When seen as a whole, Hyrule never overloads you with markers, with missions, with stuff. It allows you to breathe, appropriately.

But, as those 50-plus hours are an evident testament to, something changed. A few Towers down, and there was a quantum leap of appreciation for this game's mapping system. The bubbling brooks and towering rock formations, well-travelled roads and ancient ruins might have been presented in quite a basic form on Link's personal GamePa… Sheikah Slate, certainly when seen beside the wonderfully diorama-like equivalent in Horizon Zero Dawn, but they were effortlessly readable.

Advertisement

If you've ever held an unfolded Ordnance Survey map in your hands, the similarities will be immediate. You recognize the telltale markings of fells and forests, ridgeways and rivers—and unlike other games that reward you with a generous number of go-here-next possibilities once you "unlock" a region, Breath of the Wild does nothing more than illustrate the lay of the land.

All The Legend of Zelda: Breath of the Wild screenshots courtesy of Nintendo.

The map will remember stables, select shops, fast-travel shrines; but it'll only display much of this information when zoomed right into. As such, when seen as a whole, Hyrule never overloads you with markers, with missions, with stuff. It allows you to breath, appropriately—to explore, but this time with more determined direction, and an awareness of what's probably coming once you're done running up that hill.

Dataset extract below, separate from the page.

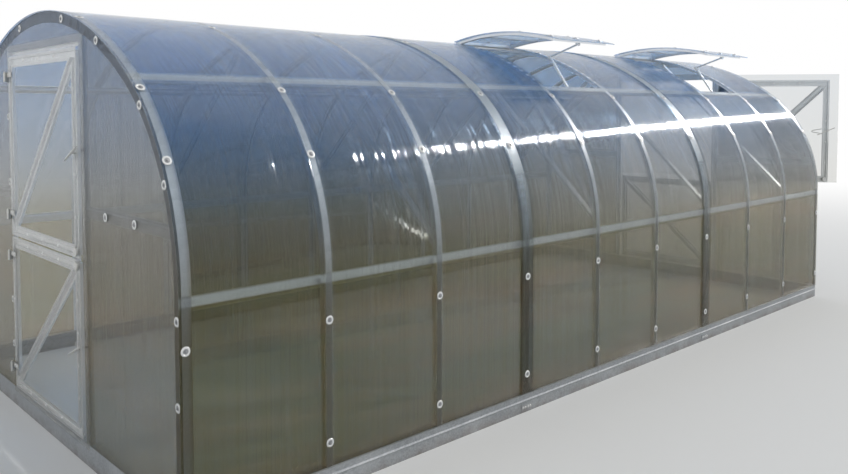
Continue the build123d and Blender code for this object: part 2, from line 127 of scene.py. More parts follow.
# %% Surround
pure_white = (1, 1, 1, 1)
fill_colour = (0.93, 0.96, 1.0, 1)
fill_strength = 0.62


def put(tree, kind, inputs=None, **options):
    """Add a node to a tree, set its options, and set each named input or link it to a socket."""
    made = tree.nodes.new(kind)
    for option, value in options.items():
        setattr(made, option, value)
    for name, value in (inputs or {}).items():
        if isinstance(value, bpy.types.NodeSocket):
            tree.links.new(value, made.inputs[name])
        else:
            made.inputs[name].default_value = value
    return made


def calculate(tree, operation, *values):
    """Result of one operation on numbers and sockets, such as a sum or the larger of two."""
    return put(tree, "ShaderNodeMath", dict(enumerate(values)), operation=operation).outputs[0]


def white_for_lookers(tree):
    """1 for rays from the camera, off a mirror or through glass, and 0 for light."""
    ray = put(tree, "ShaderNodeLightPath").outputs
    seen = calculate(tree, "MAXIMUM", ray["Is Camera Ray"], ray["Is Glossy Ray"])
    return calculate(tree, "MAXIMUM", seen, ray["Is Transmission Ray"])


surround = bpy.data.worlds.new("pale_surround")
surround.use_nodes = True
bpy.context.scene.world = surround
surround_tree = surround.node_tree
fill = put(surround_tree, "ShaderNodeBackground",
           {"Color": fill_colour, "Strength": fill_strength})
white = put(surround_tree, "ShaderNodeBackground", {"Color": pure_white, "Strength": 1.0})
both = put(surround_tree, "ShaderNodeMixShader",
           {0: white_for_lookers(surround_tree), 1: fill.outputs[0], 2: white.outputs[0]})
surround_tree.links.new(both.outputs[0],
                        surround_tree.nodes["World Output"].inputs["Surface"])
print("fill light of", fill_strength, "and white for those who look")

# %% [markdown]
# ## A paper floor without an edge
# The floor is pale paper that takes the house's shadow. Further off it turns by degrees into
# a plain white glow, again only for those who look, and so it has no edge against the
# background.

# %% Floor
floor_reach = 40.0
paper_colour = (0.80, 0.80, 0.79, 1)
paper_roughness = 0.9
glow_starts = 5.0
glow_full = 16.0


def surface_material(name):
    """A new material with its node tree, its shader and the place on the piece in metres."""
    material = bpy.data.materials.new(name)
    material.use_nodes = True
    tree = material.node_tree
    place = put(tree, "ShaderNodeTexCoord").outputs["Object"]
    return material, tree, tree.nodes["Principled BSDF"], place


def multiply(tree, one, other):
    """Product of two values."""
    return calculate(tree, "MULTIPLY", one, other)


floor_mesh = bpy.data.meshes.new("studio_floor")
floor_mesh.from_pydata([(-floor_reach, -floor_reach, 0), (floor_reach, -floor_reach, 0),
                        (floor_reach, floor_reach, 0), (-floor_reach, floor_reach, 0)],
                       [], [(0, 1, 2, 3)])
floor = bpy.data.objects.new("studio_floor", floor_mesh)
bpy.context.scene.collection.objects.link(floor)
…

It was only in the past few hours of play that I activated my final Tower—the one overlooking Eldin Canyon, in the shadow of Death Mountain. It wasn't a particularly difficult ascent—each Tower, brilliantly, is a little puzzle of its own, some more challenging than others (shout out to the laser-guarded Central Tower, the penultimate tick-off on my list, which I only took on after loading up on Guardian weapons). But for whatever reason, it was my final climb, of the 14 Towers reaching out of Breath of the Wild's bedrock. That's just how my story's gone. Everybody's will be different.

On reaching the top, a small notification popped up, along the lines of "Hyrule Map Completed". I'm paraphrasing, probably—it was gone 1am at the time and my thumb wasn't quick enough on the capture button. I did the tiniest, tired air punch. My wife stirred and muttered something about turning the light off. Hyrule was mine. And I'd filled its blanks not through heading straight to glowing waypoints, but by scaling the landscape described by the wordless language of its map screen. I'd made assumptions on where these Towers might be (and shrines, and villages, and stables beside), educated guesses, chased my share of wild geese up flaming mountainsides; but here we were, here Link was, with the whole world before him.

Related, on Waypoint: How the Zelda Community Finally Gave Link a Voice

Man, it felt good. It feels good. Nintendo's approach to map design in Breath of the Wild is distinct, reserved, and incredibly effective in communicating a most uncommon invitation: go wherever you like. Not because you can see your destination, but because you can't. Now I'm rolling around with 16 or 17 hearts as standard and a magic pocket full of attack-boosting elixirs, all of that early game trepidation has gone. I'm happy to go charging into any menacing corner of the map, Stasis "+"-powered and bomb arrows primed.

Another slumbering Hinox? Bring that bad boy on and I'll explode him into so many toenails and treasure. And it's not like one will be hard to find—I stamped all of the game's seemingly worst monsters on my map as I went, whether that left them floating in nothingness or dead center of a woodland clearing. I suppose I should see to these other three Divine Beasts, at some point. But, honestly, every session with the game provides fun enough that the Actual Story Stuff has taken a backseat since, I guess, hour ten. Next up instead, then: chasing more memories. Or whatever I happen to stumble across on the way to one, and undoubtedly proceed to shatter a sword on.